Exercise: Output the full material exactly as it appears here.

Collected data:
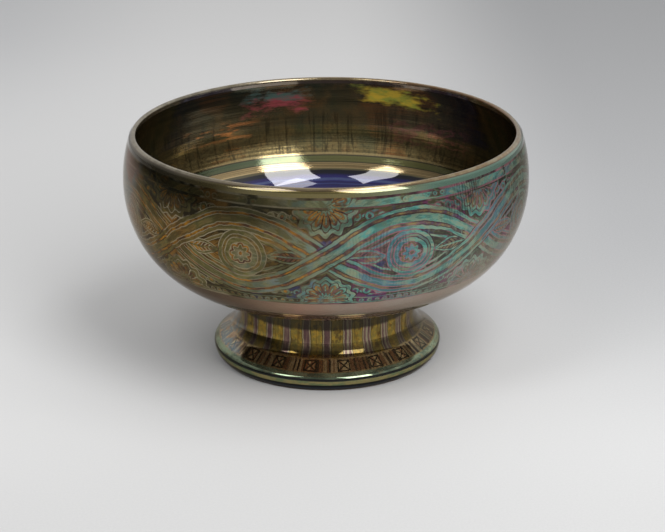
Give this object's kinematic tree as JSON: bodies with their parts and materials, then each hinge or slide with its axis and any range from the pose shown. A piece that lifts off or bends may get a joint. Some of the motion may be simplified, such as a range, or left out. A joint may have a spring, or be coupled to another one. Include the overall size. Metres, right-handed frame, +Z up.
{
  "type": "footed bowl",
  "caption": "Deep round bowl whose wall leans in to a rounded lip, on a short hollow pedestal foot that flares to a rounded edge; glazed all over except the foot ring.",
  "frame": {"origin": "centre of the foot ring, on the surface that the bowl stands on", "axes": "+Z up along the axis of the bowl; -Y towards the viewer in the picture's view"},
  "size_m": [0.2, 0.2, 0.1165],
  "materials": {
    "bare_clay": "unglazed, matt",
    "lip_lustre": "glossy gold lustre glaze",
    "pattern_lustre": "glossy lustre glaze with a painted band, brown gold to sea green",
    "underside_lustre": "glossy plain lustre glaze, pinkish grey",
    "foot_lustre": "glossy lustre glaze with painted stripes and rings",
    "inner_lustre": "glossy dark olive and bronze lustre glaze",
    "cobalt_glaze": "glossy deep cobalt blue glaze",
    "hollow_glaze": "glossy thin dark glaze"
  },
  "bodies": {
    "root": {"bowl_body": "bare_clay", "luting_slip": "bare_clay", "foot_body": "bare_clay", "rim_glaze": "lip_lustre", "pattern_glaze": "pattern_lustre", "underside_glaze": "underside_lustre", "foot_glaze": "foot_lustre", "inner_wall_glaze": "inner_lustre", "well_glaze": "cobalt_glaze", "foot_hollow_glaze": "hollow_glaze"}
  },
  "joints": []
}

Result:
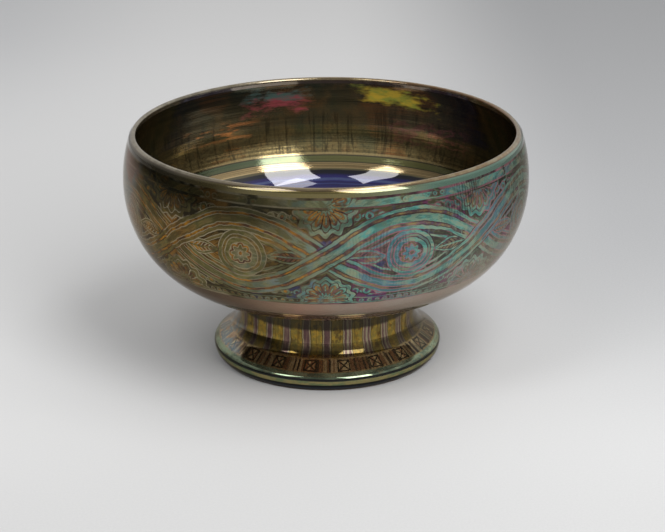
Give this object's kinematic tree as JSON: bodies with their parts and materials, then each hinge or slide with its axis and any range from the pose shown. A piece that lifts off or bends may get a joint. Some of the motion may be simplified, such as a range, or left out. A joint may have a spring, or be coupled to another one. Include the overall size. Metres, right-handed frame, +Z up.
{
  "type": "footed bowl",
  "caption": "Deep round bowl whose wall leans in to a rounded lip, on a short hollow pedestal foot that flares to a rounded edge; glazed all over except the foot ring.",
  "frame": {"origin": "centre of the foot ring, on the surface that the bowl stands on", "axes": "+Z up along the axis of the bowl; -Y towards the viewer in the picture's view"},
  "size_m": [0.2, 0.2, 0.1165],
  "materials": {
    "bare_clay": "unglazed, matt",
    "lip_lustre": "glossy gold lustre glaze",
    "pattern_lustre": "glossy lustre glaze with a painted band, brown gold to sea green",
    "underside_lustre": "glossy plain lustre glaze, pinkish grey",
    "foot_lustre": "glossy lustre glaze with painted stripes and rings",
    "inner_lustre": "glossy dark olive and bronze lustre glaze",
    "cobalt_glaze": "glossy deep cobalt blue glaze",
    "hollow_glaze": "glossy thin dark glaze"
  },
  "bodies": {
    "root": {"bowl_body": "bare_clay", "luting_slip": "bare_clay", "foot_body": "bare_clay", "rim_glaze": "lip_lustre", "pattern_glaze": "pattern_lustre", "underside_glaze": "underside_lustre", "foot_glaze": "foot_lustre", "inner_wall_glaze": "inner_lustre", "well_glaze": "cobalt_glaze", "foot_hollow_glaze": "hollow_glaze"}
  },
  "joints": []
}